Notable former on-air staff

Technical information

Subchannels

KMBC-TV's transmitter is located at 23rd Street and Topping Avenue east of downtown Kansas City, Missouri.[1] The station's signal is multiplexed:

Subchannels of KMBC-TV[128]
Channel Res. Aspect Short name Programming
9.1 1080i 16:9 KMBC-HD ABC
9.2 480i Me TV MeTV
9.3 STORY Story Television
9.4 Nosey Nosey
62.2 480i 16:9 H & I Heroes & Icons (KSMO-TV)
62.3 Dabl Dabl (KSMO-TV)
  Broadcast on behalf of another station

KMBC-TV began broadcasting a digital signal on VHF channel 7 on April 24, 2002.[129] It was the first commercial TV station in Kansas City to broadcast in digital, though public station KCPT had begun broadcasting in 1998.[130] The signal was full-power but had to be curtailed to the south to protect KOAM-TV in Pittsburg, Kansas, which was short-spaced.[131][132] Though KMBC-TV had originally been projected to continue digital broadcasting in VHF on channel 9 after the transition concluded,[133] this would have made it the only major Kansas City station transmitting on the VHF band.

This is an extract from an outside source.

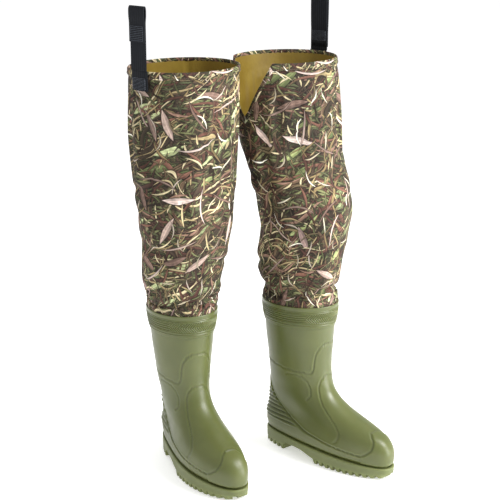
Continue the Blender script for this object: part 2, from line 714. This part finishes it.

The FCC granted permission to switch that assignment to channel 29 effective February 19, 2009. The channel had been vacated when KCWE terminated analog broadcasts on February 17. This also resolved the spacing issue to KOAM and allowed for a stronger signal to areas south of Kansas City. Analog service continued until the final digital television transition date of June 12, 2009,[132] and was followed by a "nightlight" service to provide digital transition information.[134]

Notes

  1. ^ Hearst merged its broadcast division with Argyle Television in 1997,[56] forming Hearst-Argyle Television.[57] The name continued until 2009, when the Hearst Corporation acquired Argyle's stake in the venture, took it private, and renamed it Hearst Television.[58]